I agree that the size of the queue was not directly relevant to editors. But
turning your comment on its head, I would say that editors deserve to know
about likely propagation delays (per comment #4), and that the obscurity of
the
API (from most editors' perspective) means that it would have been far better
if [[Special:Statistics]] had added this additional information instead of
removing the little information that it used to expose about the queue.

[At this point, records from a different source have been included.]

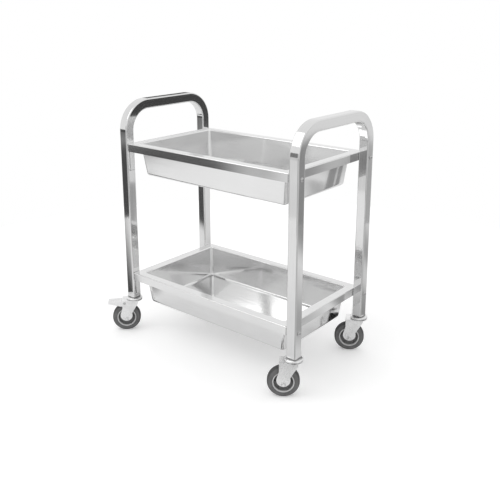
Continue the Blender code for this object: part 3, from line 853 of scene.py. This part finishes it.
def pedal_model():
    """The brake pedal in its place: folded cheeks, a tread with grip ribs, a turned-down tip."""
    half = PEDAL_WIDTH / 2
    inner_half = half - PEDAL_SHEET
    tip = PEDAL_TIP - PEDAL_PIN.x
    under = PEDAL_TOP - PEDAL_SHEET
    side = arc((0, 0), PEDAL_NOSE, 270, 110, 10)
    side += [(0, PEDAL_TOP), (tip - PEDAL_SLOPE, PEDAL_TOP), (tip, PEDAL_TOP - PEDAL_FALL)]
    side += [(tip, PEDAL_TOP - PEDAL_TIP_DEPTH)]
    side += [(PEDAL_CHEEK_BACK, -PEDAL_CHEEK_DROP), (PEDAL_CHEEK_FRONT, -PEDAL_CHEEK_DROP)]
    pedal = extruded_outline("pedal_model", pedal_places(side, -half), (0, 2 * half, 0))
    far = tip - PEDAL_SHEET
    hollow = [(-TUBE, under), (far, under - PEDAL_FALL), (far, -TUBE), (-TUBE, -TUBE)]
    inside = extruded_outline("pedal_hollow", pedal_places(hollow, -inner_half), (0, 2 * inner_half, 0))
    boolean(pedal, inside, "DIFFERENCE")
    for number in range(3):
        x = PEDAL_TIP - (4 + 4 * number) * MM
        z = PEDAL_PIN.z + PEDAL_TOP - (0.9 - 0.22 * number) * MM
        bpy.ops.mesh.primitive_cylinder_add(vertices=16, radius=GRIP_RIB, depth=PEDAL_WIDTH - 8 * MM,
                                            location=(x, 0, z), rotation=(math.pi / 2, 0, 0))
        boolean(pedal, bpy.context.object, "UNION")
    soften(pedal, 0.4 * MM)
    return pedal


def pedal_places(outline, y):
    """A pedal outline about its pin, put in its place on one side."""
    return [(PEDAL_PIN.x + x, y, PEDAL_PIN.z + z) for x, z in outline]


def pin_model():
    """The pedal's rivet about Z, with domed ends."""
    side = [(0, HEAD_SEAT + 1.5 * MM), (2.2 * MM, HEAD_SEAT + 1.4 * MM), (3.8 * MM, HEAD_SEAT + 0.9 * MM)]
    side += [(RIVET_HEAD, HEAD_SEAT), (RIVET, HEAD_SEAT)]
    pin = turned("pin_model", mirrored(side), 32)
    shade(pin, 35)
    return pin


def joint_place(name):
    """A joint's position in the frame."""
    return Vector(next(joint["pos_m"] for joint in frame["joints"] if joint["name"] == name))


def caster_places(corner):
    """The caster's own matrix, and one more for what lies along its axle."""
    swivel = joint_place(f"swivel_{corner}")
    axle = joint_place(f"roll_{corner}")
    heading = math.atan2(axle.y - swivel.y, axle.x - swivel.x)
    stand = Matrix.Translation((swivel.x, swivel.y, 0)) @ Matrix.Rotation(heading, 4, "Z")
    wheel = stand @ Matrix.Translation((CASTER_TRAIL, 0, WHEEL_RADIUS)) @ lie_across()
    return stand, wheel


def lie_across():
    """Turns what was made about Z to lie along the axle."""
    return Matrix.Rotation(math.pi / 2, 4, "X")


def place_casters():
    fork, tyre, centre, cup = fork_model(), tyre_model(), centre_model(), cup_model()
    race, axle, nut, pedal = ball_race_model(), axle_model(), axle_nut_model(), pedal_model()
    pin = pin_model()
    for corner in CORNERS:
        stand, wheel = caster_places(corner)
        body, rolling, treadle = f"caster_{corner}", f"wheel_{corner}", f"pedal_{corner}"
        seat = Matrix.Translation((0, 0, -HEAD_SEAT))
        nut_place = wheel @ seat @ Matrix.Rotation(math.pi, 4, "X")
        pin_place = stand @ Matrix.Translation(PEDAL_PIN) @ lie_across()
        pieces = [
            (cup, "swivel_cup", stand, ZINC, "zinc_plate", "chassis", f"swivel_cup_{corner}"),
            (race, "ball_race", stand, RACE, "steel", body, f"ball_ring_{corner}"),
            (fork, "fork", stand, ZINC, "zinc_plate", body, f"fork_{corner}"),
            (axle, "axle_bolt", wheel, ZINC, "fasteners", body, f"axle_{corner}"),
            (nut, "axle_nut", nut_place, ZINC, "fasteners", body, f"axle_nut_{corner}"),
            (tyre, "tyre", wheel, RUBBER, "grey_rubber", rolling, f"tyre_{corner}"),
            (centre, "wheel_centre", wheel, WHEEL_CENTRE, "wheel_centre", rolling, f"wheel_{corner}"),
        ]
        if corner in BRAKED:
            pieces += [
                (pedal, "brake_pedal", stand, ZINC, "zinc_plate", treadle, f"pedal_{corner}"),
                (pin, "pedal_rivet", pin_place, FASTENER, "fasteners", body, f"pedal_pin_{corner}"),
            ]
        for model, name, place, finish, slot, carrier, node in pieces:
            dress(copied(model, f"{corner}_{name}", place), finish, slot, carrier, node)
    for model in (fork, tyre, centre, cup, race, axle, nut, pedal, pin):
        bpy.data.objects.remove(model, do_unlink=True)


place_casters()


# ---- what stays from the frame ------------------------------------------------------------------

def dress_nodes():
    """The stems and the nuts keep their shape and take a finish."""
    for name, node in frame["nodes"].items():
        if node.hide_render:
            continue
        node.data.materials.clear()
        node.data.materials.append(RACE if name.startswith("stem_") and "nut" not in name else FASTENER)


dress_nodes()


# ---- studio -------------------------------------------------------------------------------------

ROOM_LIGHT = 0.92
FLOOR_WHITE = 0.9
FLOOR_LIFT = 0.25               # what the eye sees added to the floor's own light
FLOOR_RADIUS = 1.7
NEAR_FLOOR = [(0.50, 0.0), (0.62, 1.0)]     # metres from the cart: the floor's patches start here

# Bearings in degrees from +X towards +Y, and the grey that metal finds there.
FLOOR_ROOM = [(-180, 0.9), (-154, 0.9), (-152, 0.08), (-144, 0.08), (-142.5, 0.9), (-62, 0.9), (-50, 0.4),
              (-28, 0.45), (-15, 0.9), (8, 0.45), (22, 0.5), (36, 0.9), (40, 0.35), (45, 0.45),
              (47, 0.8), (49, 0.8), (51, 0.3), (54, 0.9), (76, 0.9), (98, 0.4), (116, 0.5), (134, 0.9),
              (180, 0.9)]
LOW_ROOM = [(-180, 1.0), (-154, 0.6), (-147, 0.08), (-131.5, 0.10), (-130, 0.7), (-129, 0.7), (-128, 0.45),
            (-127, 0.9), (-118, 0.8), (-104, 0.9), (-80, 0.35), (-60, 0.3), (-40, 0.9), (-8, 0.8), (10, 0.25),
            (24, 0.3), (38, 0.9), (48, 0.8), (53, 0.3), (57, 0.35), (57.6, 0.75), (58.6, 0.75), (59.2, 0.3),
            (64, 0.9), (84, 0.9), (104, 0.3), (124, 0.35), (150, 0.9), (180, 1.0)]
HANDLE_ROOM = [(-180, 1.0), (-154, 0.7), (-144, 0.08), (-134, 0.10), (-131, 0.7), (-129, 0.9), (-120, 0.6),
               (-104, 0.9), (-76, 0.3), (-56, 0.4), (-30, 0.9), (0, 0.5), (34, 0.9), (38, 0.06), (50, 0.08),
               (53, 0.9), (80, 0.9), (100, 0.4), (124, 0.5), (150, 0.9), (180, 1.0)]
HORIZON_ROOM = [(-180, 1.0), (-129.2, 1.0), (-128, 0.22), (-118, 0.30), (-106, 1.0), (-60, 0.5), (-20, 1.0),
                (20, 0.6), (60, 1.0), (90, 0.6), (110, 1.0), (132, 1.0), (135, 0.08), (148, 0.12), (158, 1.0),
                (180, 1.0)]

# Each band from and to degrees above the horizon, and how softly it ends.
ROOM_BANDS = [(-20, -10.5, 0.8, LOW_ROOM), (-10.5, -3.5, 0.5, HANDLE_ROOM), (-3, 8.4, 0.5, HORIZON_ROOM)]

CAMERA_FROM_CART = Vector((1.3474, -1.6033, 1.0753))
CAMERA_PITCH = 15.048           # degrees below the horizon
CAMERA_BEARING = 39.411         # degrees to the left of +Y
CAMERA_LENS = 49.535
CAMERA_SHIFT = -0.12


def bearing_value(nodes, links, vector):
    """A vector's horizontal bearing, 0 to 1 for -180 to 180 degrees from +X, and its height."""
    parts = nodes.new("ShaderNodeSeparateXYZ")
    links.new(vector, parts.inputs[0])
    turn = nodes.new("ShaderNodeMath")
    turn.operation = "ARCTAN2"
    links.new(parts.outputs["Y"], turn.inputs[0])
    links.new(parts.outputs["X"], turn.inputs[1])
    bearing = nodes.new("ShaderNodeMapRange")
    bearing.inputs["From Min"].default_value = -math.pi
    bearing.inputs["From Max"].default_value = math.pi
    links.new(turn.outputs[0], bearing.inputs["Value"])
    return bearing.outputs[0], parts.outputs["Z"]


def bearings(stops):
    """Stops at bearings in degrees, as stops from 0 to 1."""
    return [((degrees + 180) / 360, value) for degrees, value in stops]


def grey_mix(nodes, links, factor, first, second):
    """Between two greys, each a number or a node's output."""
    node = nodes.new("ShaderNodeMix")
    node.data_type = "RGBA"
    links.new(factor, node.inputs["Factor"])
    for socket, value in ((node.inputs["A"], first), (node.inputs["B"], second)):
        if isinstance(value, float):
            socket.default_value = (value, value, value, 1)
        else:
            links.new(value, socket)
    return node.outputs["Result"]


def studio_floor():
    """A round white floor that keeps the shadow; only reflections find it darker in places."""
    deselect_all()
    bpy.ops.mesh.primitive_circle_add(vertices=96, radius=FLOOR_RADIUS, fill_type="NGON",
                                      location=(CART_X, CART_Y, 0))
    floor = bpy.context.object
    floor.name = "studio_floor"
    material = bpy.data.materials.new("white_floor")
    material.use_nodes = True
    nodes, links = material.node_tree.nodes, material.node_tree.links
    shader = nodes["Principled BSDF"]
    shader.inputs["Roughness"].default_value = 0.9
    shader.inputs["Specular IOR Level"].default_value = 0.0

    place = nodes.new("ShaderNodeTexCoord").outputs["Object"]
    bearing, height = bearing_value(nodes, links, place)
    length = nodes.new("ShaderNodeVectorMath")
    length.operation = "LENGTH"
    links.new(place, length.inputs[0])
    near = grey_ramp(nodes, links, length.outputs["Value"], NEAR_FLOOR)
    patches = grey_ramp(nodes, links, bearing, bearings(FLOOR_ROOM))
    room = grey_mix(nodes, links, near, FLOOR_WHITE, patches)
    path = nodes.new("ShaderNodeLightPath")
    colour = grey_mix(nodes, links, path.outputs["Is Glossy Ray"], FLOOR_WHITE, room)
    links.new(colour, shader.inputs["Base Color"])

    glow = nodes.new("ShaderNodeEmission")
    lift = nodes.new("ShaderNodeMath")
    lift.operation = "MULTIPLY"
    lift.inputs[1].default_value = FLOOR_LIFT
    both = nodes.new("ShaderNodeAddShader")
    links.new(path.outputs["Is Camera Ray"], lift.inputs[0])
    links.new(lift.outputs[0], glow.inputs["Strength"])
    links.new(shader.outputs[0], both.inputs[0])
    links.new(glow.outputs[0], both.inputs[1])
    links.new(both.outputs[0], nodes["Material Output"].inputs["Surface"])
    floor.data.materials.append(material)


def studio_world():
    """White all round, with the greys of a room near the horizon for bright metal to show."""
    world = bpy.data.worlds.new("studio")
    bpy.context.scene.world = world
    world.use_nodes = True
    nodes, links = world.node_tree.nodes, world.node_tree.links
    direction = nodes.new("ShaderNodeTexCoord").outputs["Generated"]
    bearing, rise = bearing_value(nodes, links, direction)
    height = nodes.new("ShaderNodeMapRange")
    height.inputs["From Min"].default_value = -1
    links.new(rise, height.inputs["Value"])

    colour = 1.0
    for low, high, blend, stops in ROOM_BANDS:
        edges = [(low - blend, 0.0), (low + blend, 1.0), (high - blend, 1.0), (high + blend, 0.0)]
        edges = [((math.sin(math.radians(degrees)) + 1) / 2, value) for degrees, value in edges]
        band = grey_ramp(nodes, links, height.outputs[0], edges)
        greys = grey_ramp(nodes, links, bearing, bearings(stops))
        colour = grey_mix(nodes, links, band, colour, greys)

    path = nodes.new("ShaderNodeLightPath")
    white = nodes.new("ShaderNodeBackground")
    white.inputs["Color"].default_value = (1, 1, 1, 1)
    room = nodes.new("ShaderNodeBackground")
    room.inputs["Strength"].default_value = ROOM_LIGHT
    links.new(colour, room.inputs["Color"])
    choose = nodes.new("ShaderNodeMixShader")
    links.new(path.outputs["Is Camera Ray"], choose.inputs["Fac"])
    links.new(room.outputs[0], choose.inputs[1])
    links.new(white.outputs[0], choose.inputs[2])
    links.new(choose.outputs[0], nodes["World Output"].inputs["Surface"])


def softbox(name, place, aim, size, power):
    """A square lamp that faces its aim."""
    light = bpy.data.lights.new(name, "AREA")
    light.shape = "SQUARE"
    light.size = size
    light.energy = power
    lamp = bpy.data.objects.new(name, light)
    bpy.context.scene.collection.objects.link(lamp)
    lamp.location = place
    lamp.rotation_euler = (Vector(aim) - Vector(place)).to_track_quat("-Z", "Y").to_euler()


def studio_camera():
    """The photograph's place: from the front right, a little above."""
    data = bpy.data.cameras.new("camera")
    data.sensor_width = 36
    data.lens = CAMERA_LENS
    data.shift_y = CAMERA_SHIFT
    camera = bpy.data.objects.new("camera", data)
    bpy.context.scene.collection.objects.link(camera)
    camera.location = Vector((CART_X, CART_Y, 0)) + CAMERA_FROM_CART
    camera.rotation_euler = (math.radians(90 - CAMERA_PITCH), 0, math.radians(CAMERA_BEARING))
    bpy.context.scene.camera = camera


studio_floor()
studio_world()
softbox("key", (CART_X - 1.0, CART_Y - 1.6, 2.6), (CART_X, CART_Y, 0.4), 1.8, 14)
studio_camera()

bpy.context.scene.view_settings.view_transform = "Standard"
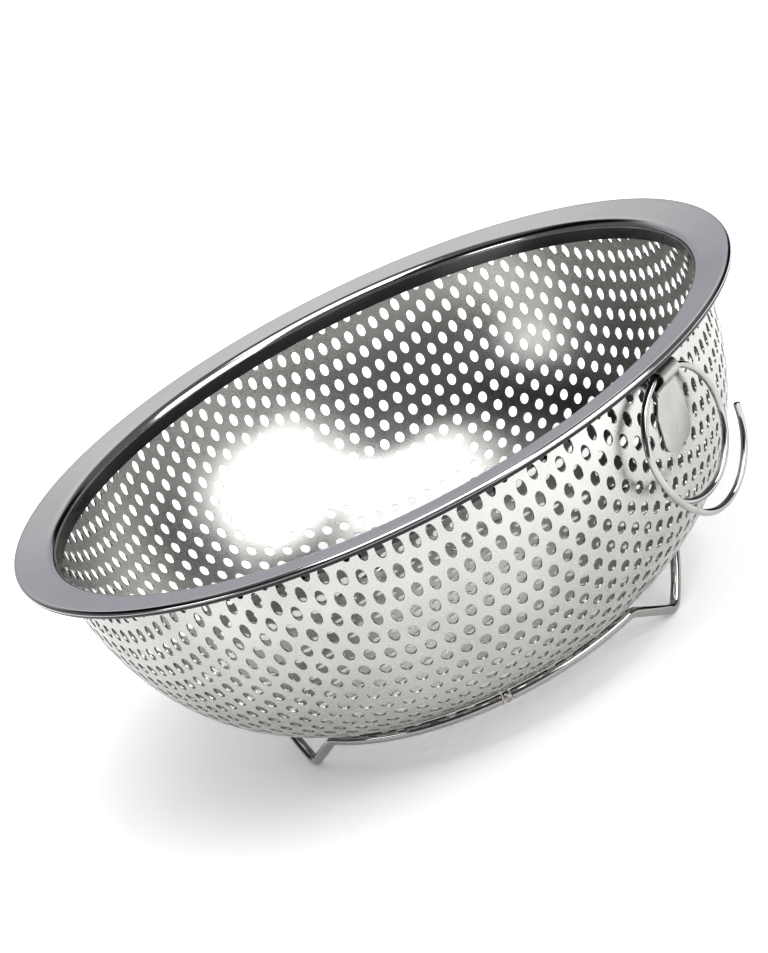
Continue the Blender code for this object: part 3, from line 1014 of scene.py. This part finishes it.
def round_bowl(azimuth, distance, height):
    """A place round the bowl; azimuth in degrees from the camera's side, to its right."""
    return ring_point(distance, CAMERA_AZIMUTH + math.radians(azimuth), height)


def make_camera():
    data = bpy.data.cameras.new("camera")
    data.sensor_width = CAMERA_SENSOR
    data.lens = CAMERA_LENS
    data.clip_start = CAMERA_CLIP_START
    heading = CAMERA_YAW - CAMERA_AZIMUTH
    pitch = CAMERA_PITCH
    forward = Vector((
        math.sin(heading) * math.cos(pitch),
        math.cos(heading) * math.cos(pitch),
        -math.sin(pitch),
    ))
    right = Vector((math.cos(heading), -math.sin(heading), 0.0))
    up = right.cross(forward)
    image_right = right * math.cos(CAMERA_ROLL) - up * math.sin(CAMERA_ROLL)
    image_up = right * math.sin(CAMERA_ROLL) + up * math.cos(CAMERA_ROLL)
    turn = Matrix((image_right, image_up, -forward)).transposed()
    camera = bpy.data.objects.new("camera", data)
    place = ring_point(CAMERA_DISTANCE, CAMERA_AZIMUTH, CAMERA_HEIGHT)
    camera.matrix_world = Matrix.Translation(place) @ turn.to_4x4()
    bpy.context.scene.collection.objects.link(camera)
    bpy.context.scene.camera = camera


def main():
    bpy.context.scene.view_settings.view_transform = "Standard"
    bpy.context.scene.view_settings.gamma = DISPLAY_GAMMA
    make_camera()
    make_bowl(satin_sheet())
    make_rim(polished_rim())
    wire = bumpy_steel("bright_wire", 900.0, 0.01 * MM)
    make_base(wire)
    make_weld(bumpy_steel("weld_bead", 1800.0, 0.06 * MM))
    make_tab(brushed_strap())
    make_ring(wire)
    make_floor()
    make_world()
    for name, setting in SOFTBOXES.items():
        make_softbox(name, *setting)


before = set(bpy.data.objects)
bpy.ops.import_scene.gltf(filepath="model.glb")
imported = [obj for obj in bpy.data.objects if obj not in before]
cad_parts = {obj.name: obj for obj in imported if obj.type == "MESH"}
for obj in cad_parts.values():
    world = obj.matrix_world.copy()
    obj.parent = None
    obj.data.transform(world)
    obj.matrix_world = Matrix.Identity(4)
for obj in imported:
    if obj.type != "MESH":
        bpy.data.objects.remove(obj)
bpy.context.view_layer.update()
main()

One of reasons this number was considered misleading was that for performance reasons queue size is estimated, not counted. And these estimations can be wildly inaccurate. This will remain an issue at least as long as the queue is kept in MySQL.

richardg_uk wrote:

(In reply to comment #7)

One of reasons this number was considered misleading was that for performance
reasons queue size is estimated, not counted. And these estimations can be
wildly inaccurate. This will remain an issue at least as long as the queue is
kept in MySQL.

Understood (per bug 27584). I only mentioned the Special:Statistics removal in response to reedy's aside. The API jobs value seems to oscillate disconcertingly between 3 disparate values at any one time (presumably because of aggressive caching), but that oddity is outside the scope of this request.

Focusing again on reporting the queue duration:

The proposed information would be easy to calculate accurately, as well as being more useful to know than the queue size. Even if value caching were needed (doubtful), the value would only need refreshing each time an oldest job were run. But the minimum value of an indexed field is already perfectly optimised for a database lookup.

When this enhancement was previously requested (bug 13786, which I have only just found), it was rejected because the job_timestamp column did not exist at the time. So the main hurdle has already been overcome.

This bug seems like a duplicate of bug 9518 or bug 13786.